If you’ve suffered losses because an investment wasn’t suitable or appropriate for your needs, you may have grounds to recover through FINRA securities arbitration. At Altamirano PLLC, we help clients nationwide understand their rights and recover their investment losses. Call us in New York to speak with an unsuitable investments attorney.
“Working with attorney Jorge Altamirano made this process smooth, easy and comfortable for me as a client. He was diligent, very professional, respectful and a gentleman. I always felt that I was in very good hands and that Mr. Altamirano spared no effort in defending my interests.”
What Is an Unsuitable Investment?
An unsuitable investment is one that doesn’t align with your specific investor profile. When you open a retirement or brokerage account, your financial advisor is required to understand and consider:
- Your age and investment experience
- Your risk tolerance
- Your income and net worth
- Your investment objectives (e.g., growth, income, preservation of capital)

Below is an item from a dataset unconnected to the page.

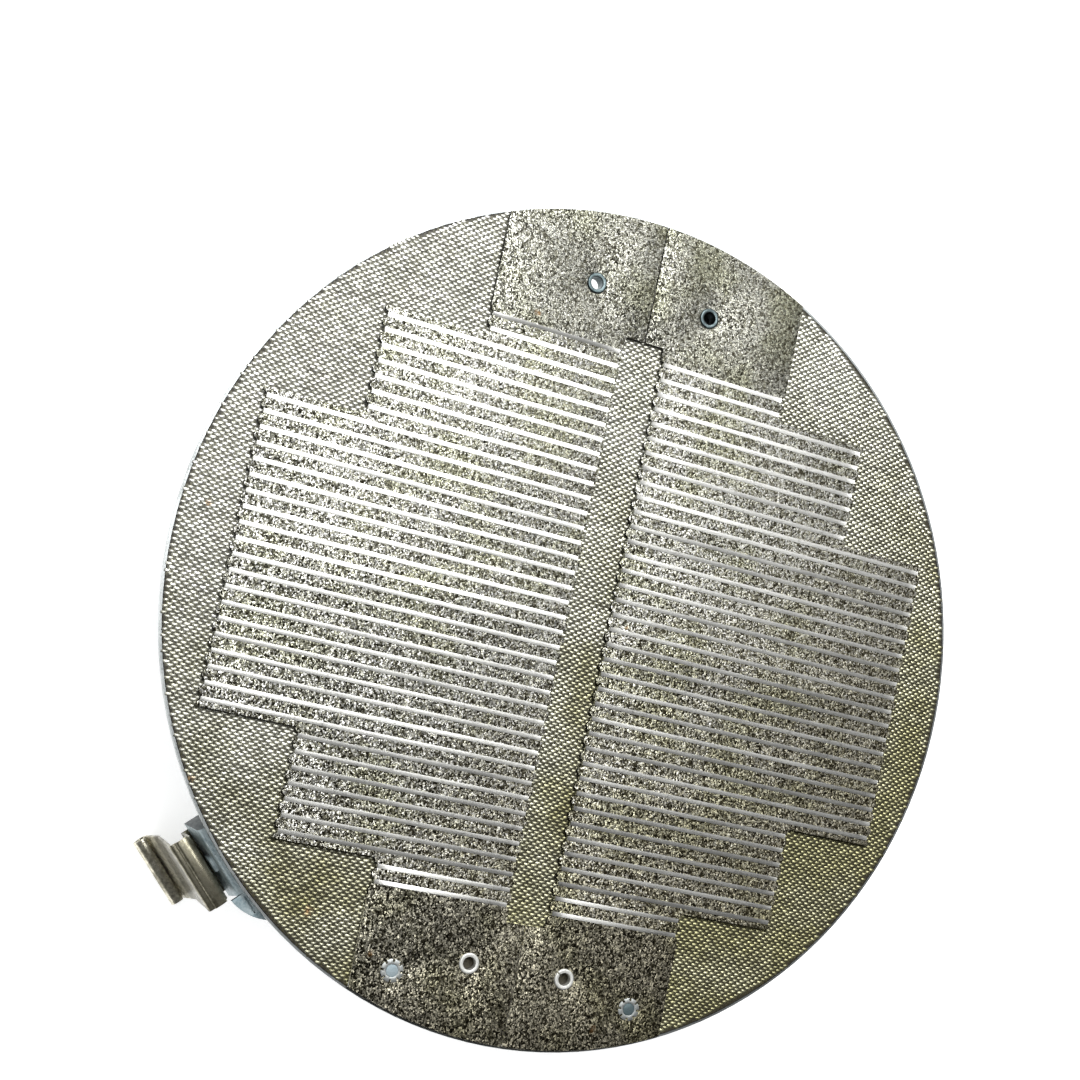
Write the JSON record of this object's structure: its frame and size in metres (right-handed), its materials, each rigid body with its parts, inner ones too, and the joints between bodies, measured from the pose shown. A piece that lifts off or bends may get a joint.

- Your time horizon and liquidity needs
If a broker ignores these factors and recommends products that are too risky, too complex, or simply wrong for you, that recommendation is unsuitable.
What Is a “Customer Investment Profile”?
Under FINRA Rule 2111, brokers must base all recommendations on your customer investment profile, a detailed assessment that includes, but isn’t limited to:
- Your age and financial situation
- Your tax status
- Your investment experience and time horizon
- Your risk tolerance and liquidity needs
- Your financial goals, like income, growth, or preserving capital
Before recommending a stock, mutual fund, or investment strategy, the advisor must conduct reasonable diligence to understand this profile. If they skip this step or ignore what they know, you may have a claim.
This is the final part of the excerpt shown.